A children's bookstore owner must also arrive with fondness for books and reading and a love for spending time with children. McNeill was born in London to Scottish parents: her mother was a preschool teacher who encouraged McNeill and her younger brother to read. "Alice's Adventures in Wonderland" was a favorite, but so too were books by Roald Dahl and Enid Blyton; English artist Mary Tourtel's "Rupert the Bear" comic strips, fairy tales and more.
"My father had a tiny room he called 'the library.' It was floor to ceiling with books. He read anything.
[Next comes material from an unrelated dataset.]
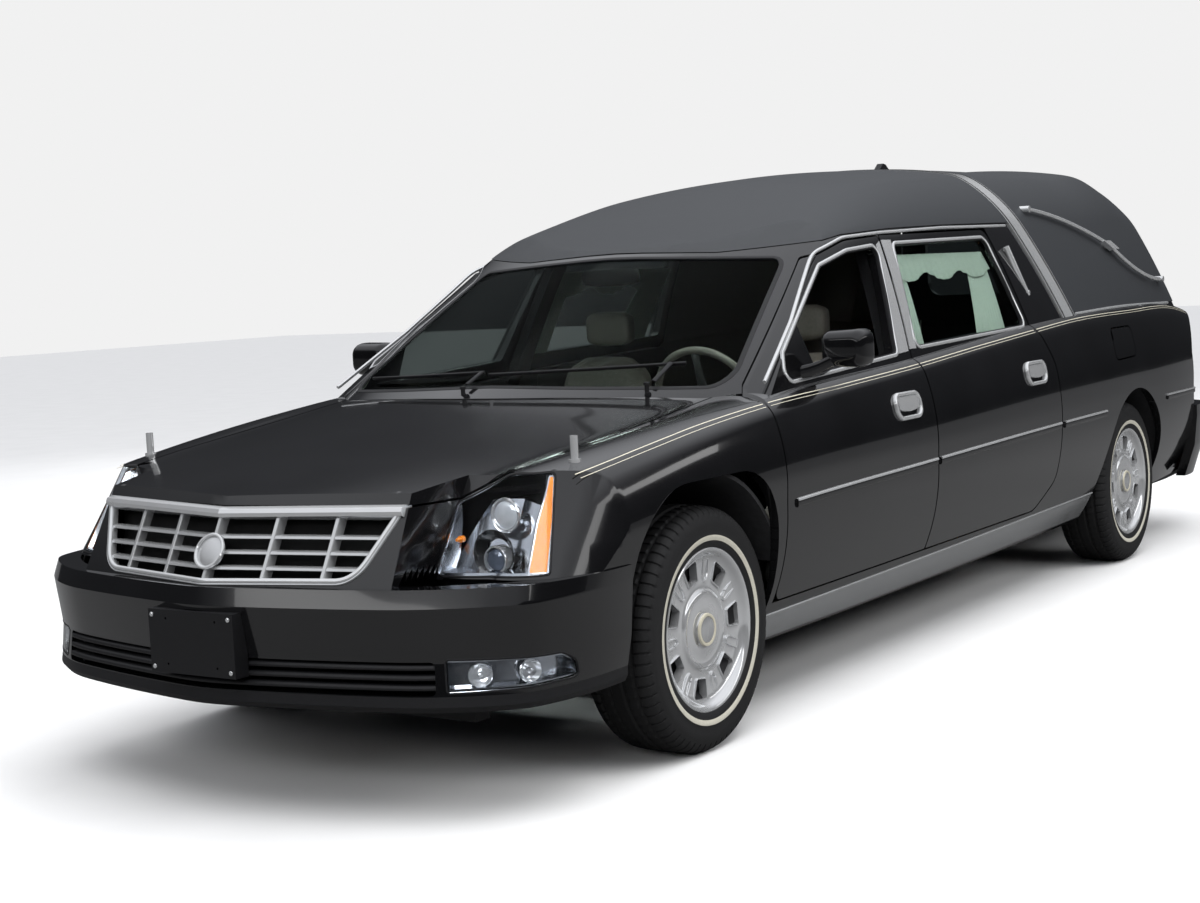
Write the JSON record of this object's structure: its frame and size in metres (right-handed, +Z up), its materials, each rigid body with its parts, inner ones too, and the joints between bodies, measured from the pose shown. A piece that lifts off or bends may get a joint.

I recall him reading to my brother and me lists of people who died at the Battle of Culloden (a battle in the Scottish Highlands)."
Today, the mother of 13-year-old James Moore and Joseph Moore, age 9, brings her boys home from their enthusiastic karate exercises at East West Kung Fu in Alamo to read the "Jedi Academy Series," "The Lord of The Rings," the Alex Rider books or "The Art of War" by Sun Tzu. "James, give him a book, he inhales it. Joseph, he asks why read 'The Hobbit' when you can watch it on television? I encourage him to read what he wants to read. There's nothing worse than being told what to read."
By allowing the same spontaneity of choice that had her selecting a friend's suggestion for the store's name - a compilation of her nickname, "Bel," and the name of her younger son's stuffed rabbit, "Bunna"- McNeill says, "It makes reading and books more personal if it's more personal for me and for them."
Until mid-June when a college student on summer break will lend assistance, McNeill will operate the store seven days a week by herself. Working from 10-6 Monday to Saturday and 12-5 Sunday and holidays sounds like a tall order - until it's compared to preparing and opening Bel and Bunna's.
"Doing this was nothing like what I'm used to. Dealing with the city, the county, the paperwork - everything costs money - it was far more than I expected. People have no idea that opening a retail business is harder than starting an IT." McNeill says she learned early on how to handle her frustration. "There was no point in my being cross with people. If you're kind, you'll find people are prepared to help."
Bel and Bunna's will not be a "Storyteller Two," a pale imitation of the beloved Storyteller Bookstore owned, founded and closed due to retirement in 2015 by Linda Higham. Although Storyteller's popular offerings will be true of McNeill's store - quality books, classic toys, a summer reading program, an approachable, warm owner and other specialties - a better location (near Paxti's in the shop that formerly housed Floret) is just one improvement. Promises of adventurous ways to choose books and McNeill's plan to write to every child who registers at the store add allure. "I want it to be fun to come read stories with Bel. I'm a viable alternative to an iPad. The struggle to put books in kids' hands is real, but I don't think it's out of reach."

Lamorinda Weekly business articles are intended to inform the community about local business activities, not to endorse a particular company, product or service.